Leslie Feinberg’s Stone Butch Blues. I didn’t find a copy of it until I was in my thirties, and I sometimes wonder what I might have understood about myself and the world had I found it sooner. But I also believe that books find you when they’re supposed to, and I was very glad I found it, or that it found me, when it did. Also, I think I wrote my first book, Tomboyland, in part because I wished I could have read something like it when I was younger. I’ve had a lot of young people (and not so young people!) write to tell me that that book meant a lot to them, that it was the first time they really saw themselves represented in a book, and that honestly means the entire world to me. It’s really why I do this. I feel very glad and lucky to be able to tell stories I didn’t have access to, and didn’t know I needed, when I was younger. 

If you were to teach a class on Damn Good Writing, what books would make the syllabus?

I’d like to think that most classes I teach could steal this title, so I’ll tell you what I teach from most often (keeping in mind that I mostly teach nonfiction): Jo Ann Beard’s The Boys of My Youth, Kiese Laymon’s Heavy, Maggie Nelson’s Bluets, Hanif Abdurraqib’s They Can’t Kill Us Until They Kill Us, Alison Bechdel’s Fun Home, Melissa Febos (literally everything, but recently Girlhood and Body Work), Alexander Chee’s How to Write an Autobiographical Novel, Rebecca Solnit’s A Field Guide to Getting Lost, Ross Gay’s Book of Delights, Aimee Nezhukumatathil’s World of Wonders, Mary Oliver’s Upstream.

What books helped guide you while writing your book?

There were a lot! But in particular, Gillian Flynn’s Sharp Objects, which I read twice while writing and revising Hemlock, was a real north star. I also watched the HBO series twice, and I think both are brilliant. It’s a story that does such a good job of depicting alcoholism and self-harm, the way our pasts can haunt us, and the unreliability of an altered narrator. The dreamy nightmarishness of that story, the importance of place to the narrative, the way each scene drips with those Midwestern/Southern Gothic vibes—it was a real mood board. I also returned to Stephen King’s The Shining, to which Hemlock pays some homage; Carmen Maria Machado’s Her Body and Other Parties; and Shirley Jackson’s The Haunting of Hill House. Louise Erdrich’s The Round House, Richard Powers’s The Overstory, Megan Giddings’s The Women Could Fly, and the aforementioned Stone Butch Blues were also influential. Two craft books also helped a lot, especially in revision: George Saunders’s A Swim in a Pond in the Rain and Matt Bell’s Refuse to Be Done.

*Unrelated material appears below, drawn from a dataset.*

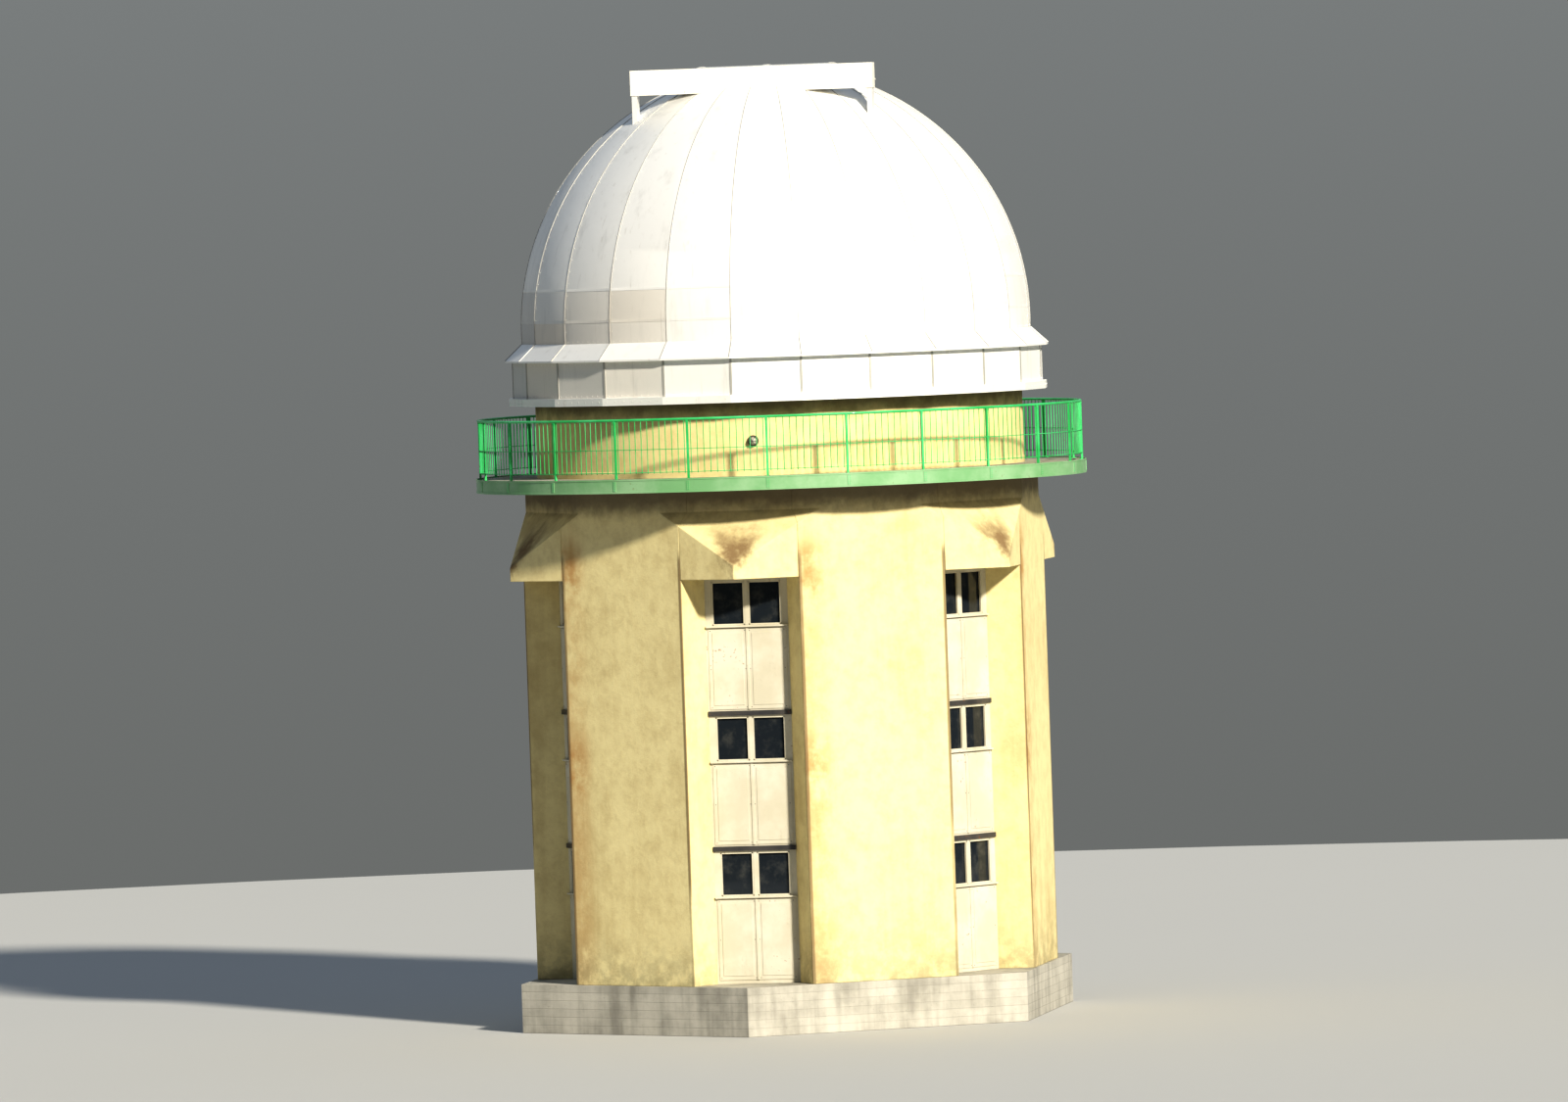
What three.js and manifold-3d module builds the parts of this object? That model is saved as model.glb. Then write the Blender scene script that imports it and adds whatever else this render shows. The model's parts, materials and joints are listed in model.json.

What books are on your nightstand now?

Okay, admittedly, my nightstand stack is ridiculous. A real tower of books, including finished, in-progress, and TBR that threatens to fall and crush me in the night (if you’ve ever read Bohumil Hrabal’s Too Loud a Solitude, it’s like that). But I just finished Heartwood by Amity Gaige, and absolutely loved it. I just started The Girl on the Train, which I’ve somehow never read. A few I’m making my way through: Jared Lemus’s Guatemalan Rhapsody, Tove Jansson’s Sun City, and Elisa Gabbert’s Any Person is the Only Self, which I like to dip into between books. A few others I’ve recently finished but haven’t yet shelved: Ilana Masad’s Beings, Katie Kitamura’s Audition, Susan Choi’s Flashlight, Natalie Boukopolis’s Archipelago, Joy Williams’s The Pelican Child, Samanta Schweblin’s Fever Dream, and two forthcoming novels from Tin House: Kim Fu’s The Valley of Vengeful Ghosts, and Claire Fuller’s Hunger & Thirst, which I devoured.